FIGS. 6A and 6B and 7A and 7B illustrate two embodiments of a portable frame that can be used to provide a wall rim portion to which the portable wall attachable fire fighting apparatus can be attached. The frame of FIGS. 6A and 6B is particularly adapted for being bolted to a pickup truck bed. Frame element 40 comprises pieces of angle iron having bolt holes 41 for becoming affixed to a pickup truck bed. Transverse angle iron element 48 attaches to and between side angle iron elements 40. Vertical plate 42 is affixed between side angle iron frame elements 40. Vertical plate 42 provides the wall rim portion to which the fire fighting apparatus may be attached. Webbing 44 is designed to hold wall element 42 securely in place with respect to frame elements 40 and 48. Preferably, the upper rim of vertical wall portion 42 is firmly secured to an angle rim element 46. Adjustable lockdown lug 30 is designed to lock over a portion of angle iron element 46, helping to further secure the portable fire fighting apparatus to the portable frame. Lockdown screw 19 adjustably attaches the fire fighting apparatus to wall portion 42 provided by the portable frame.

The frame illustrated in FIGS. 7A and 7B is intended to be installed or located upon the ground. Leg strap hose receivers 53 are provided attached to frame legs 50. Leg receivers 53 receive hose to help provide ballast for the frame on the ground. Preferably legs 50 of the frame of FIGS. 7A and 7B would be removable for ease in handling. As in FIGS. 6A and 6B, the frame of FIGS. 7A and 7B provides wall 58 which provides a wall rim portion for attaching the portable fire fighting apparatus. As in FIGS. 6A and 6B, the top of vertical wall 58 is preferably affixed to an angle iron element 56 to help provide a secure attachment for the portable fire fighting apparatus.

In the following claims, when a base and/or a monitor are referred to, it should be understood that one or more bases and one or more monitors could be used.
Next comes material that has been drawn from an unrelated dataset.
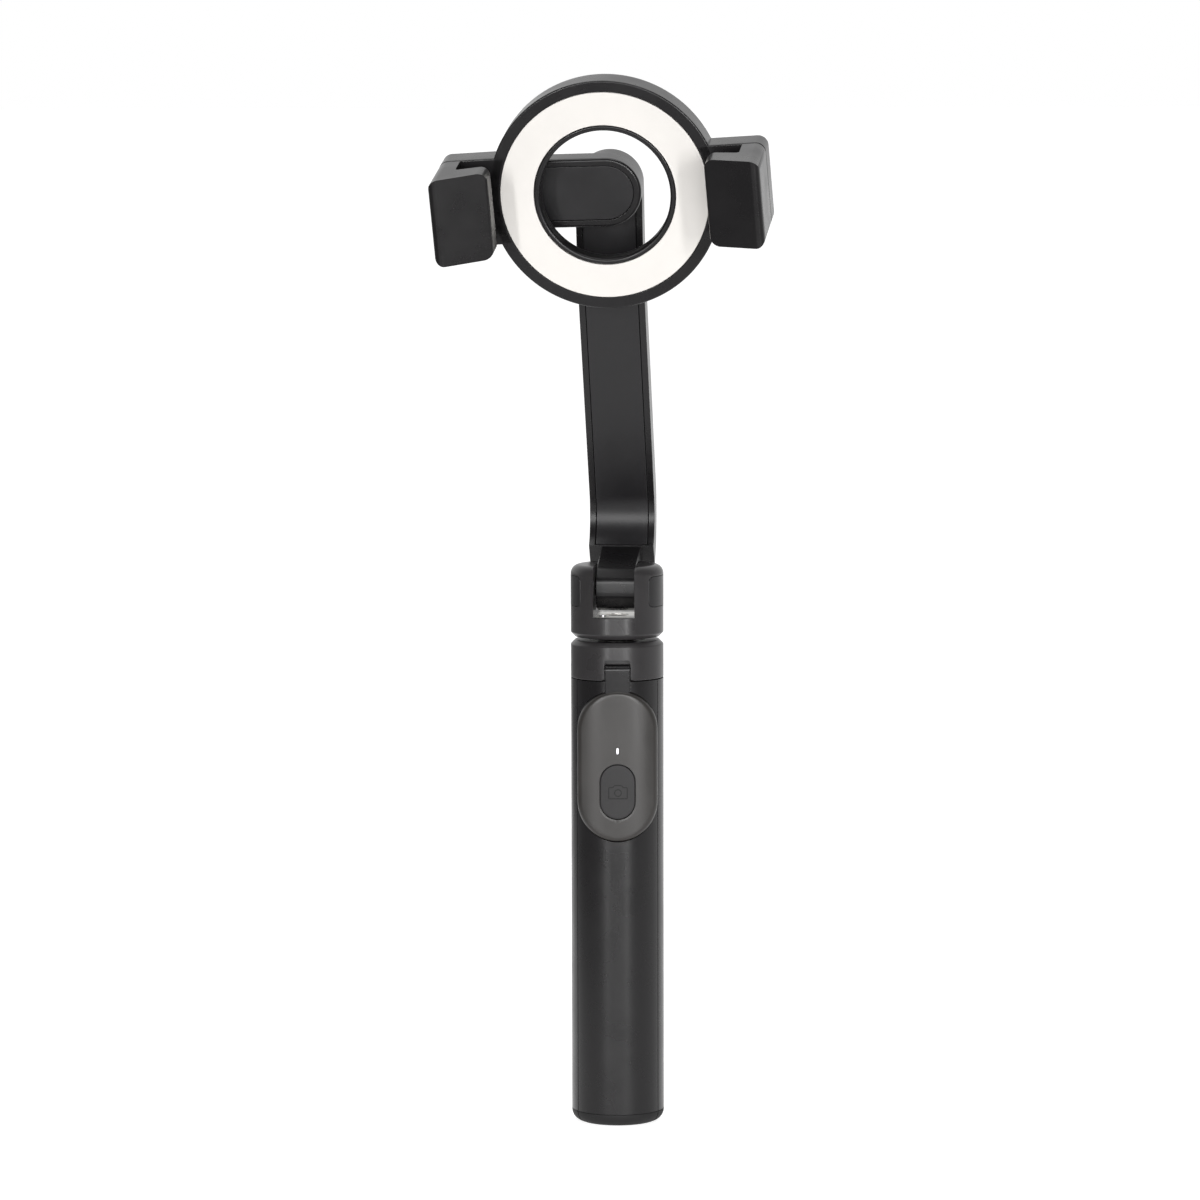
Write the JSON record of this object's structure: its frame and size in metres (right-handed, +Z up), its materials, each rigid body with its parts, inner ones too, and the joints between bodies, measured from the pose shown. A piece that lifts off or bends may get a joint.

Although the invention can be practiced with one base and one monitor, multiple bases and/or multiple monitors would not change the nature of the invention.

The foregoing disclosure and description of the invention are illustrative and explanatory thereof, and various changes in the size, shape, and materials, as well as in the details of the illustrated system may be made without departing from the spirit of the invention.

The invention is claimed using terminology that depends upon a historic presumption that recitation of a single element covers one or more, and recitation of two elements covers two or more, and the like.